Yukarıda açıklanan yasa maddelerinin düzenleniş amacı, Bölge Adliye Mahkemelerinin göreve başlama tarihinden önce verilen kararlara karşı Yargıtay yoluna başvurulmasını ve karar kesinleşinceye kadar kanun yolu denetiminin Yargıtay tarafından yapılmasını sağlamaktır.
Diğer bir anlatımla, Yargıtay’ın verdiği bozma kararları üzerine verilen kararların tekrar Yargıtay denetiminden geçmesi, başka bir deyişle Yargıtay kararının istinaf yolu ile denetlenmesinin önüne geçilmesi amaçlanmıştır.
Somut uyuşmazlıkta; Torbalı 2. Asliye Hukuk Mahkemesi ile Torbalı Sulh Hukuk Mahkemesinin görevsizlik kararları sonrasında Yargıtay 20.Hukuk Dairesinin yukarıda belirtilen ilamı ile merci tayini yapıldıktan sonra, Yargıtay dosyadan elini çekmiştir.

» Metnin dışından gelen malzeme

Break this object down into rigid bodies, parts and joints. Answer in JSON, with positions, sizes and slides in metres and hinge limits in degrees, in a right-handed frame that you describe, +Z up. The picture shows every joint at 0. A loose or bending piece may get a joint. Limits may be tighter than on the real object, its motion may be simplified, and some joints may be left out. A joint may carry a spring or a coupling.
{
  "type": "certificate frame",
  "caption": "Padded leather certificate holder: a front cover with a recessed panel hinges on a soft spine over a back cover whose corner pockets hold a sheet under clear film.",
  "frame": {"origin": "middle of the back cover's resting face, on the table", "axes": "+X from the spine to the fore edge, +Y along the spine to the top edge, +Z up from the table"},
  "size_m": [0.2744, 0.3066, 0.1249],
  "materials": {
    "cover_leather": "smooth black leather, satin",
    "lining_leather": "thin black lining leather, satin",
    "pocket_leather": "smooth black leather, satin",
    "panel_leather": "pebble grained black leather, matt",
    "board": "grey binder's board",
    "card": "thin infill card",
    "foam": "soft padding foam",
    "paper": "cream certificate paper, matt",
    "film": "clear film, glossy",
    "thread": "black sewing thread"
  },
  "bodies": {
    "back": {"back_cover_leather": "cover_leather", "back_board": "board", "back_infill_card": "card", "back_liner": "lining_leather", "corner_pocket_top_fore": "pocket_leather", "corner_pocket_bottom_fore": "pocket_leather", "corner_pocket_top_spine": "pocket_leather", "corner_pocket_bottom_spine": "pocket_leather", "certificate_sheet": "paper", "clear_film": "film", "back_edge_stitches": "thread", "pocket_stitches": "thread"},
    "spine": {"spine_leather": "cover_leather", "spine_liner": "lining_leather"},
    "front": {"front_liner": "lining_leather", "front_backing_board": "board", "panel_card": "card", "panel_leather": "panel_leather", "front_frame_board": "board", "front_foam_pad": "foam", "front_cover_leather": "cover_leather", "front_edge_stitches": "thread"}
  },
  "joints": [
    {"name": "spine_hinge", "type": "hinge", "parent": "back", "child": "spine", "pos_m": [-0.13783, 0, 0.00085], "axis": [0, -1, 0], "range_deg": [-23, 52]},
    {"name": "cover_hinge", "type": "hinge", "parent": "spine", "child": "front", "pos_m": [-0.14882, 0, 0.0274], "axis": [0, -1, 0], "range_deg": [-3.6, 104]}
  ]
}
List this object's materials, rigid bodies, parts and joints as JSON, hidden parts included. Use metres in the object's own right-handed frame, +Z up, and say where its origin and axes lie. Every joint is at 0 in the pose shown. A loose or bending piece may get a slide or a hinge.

Bu aşamadan sonra, görevli Torbalı Sulh Hukuk Mahkemesi tarafından esasa ilişkin yargılama yapılıp, karar verilmiştir.
Aleyhine kanun yoluna gidilen karar, Torbalı Sulh Hukuk Mahkemesinin kararı olup, bu karar ile ilgili olarak Yargıtay’ın bir denetimi söz konusu değildir.
Bu itibarla, 25/09/2018 tarihinde verilen ve daha önce Yargıtay denetiminden geçmeyen kararın kanun yolu denetimi "İstinaf" olup, görevli mercinin Bölge Adliye Mahkemesi olduğu anlaşıldığından, dosyanın Bölge Adliye Mahkemesine gönderilmek üzere ilk derece mahkemesine İADESİNE, 26/02/2020 tarihinde oy birliği ile karar verildi.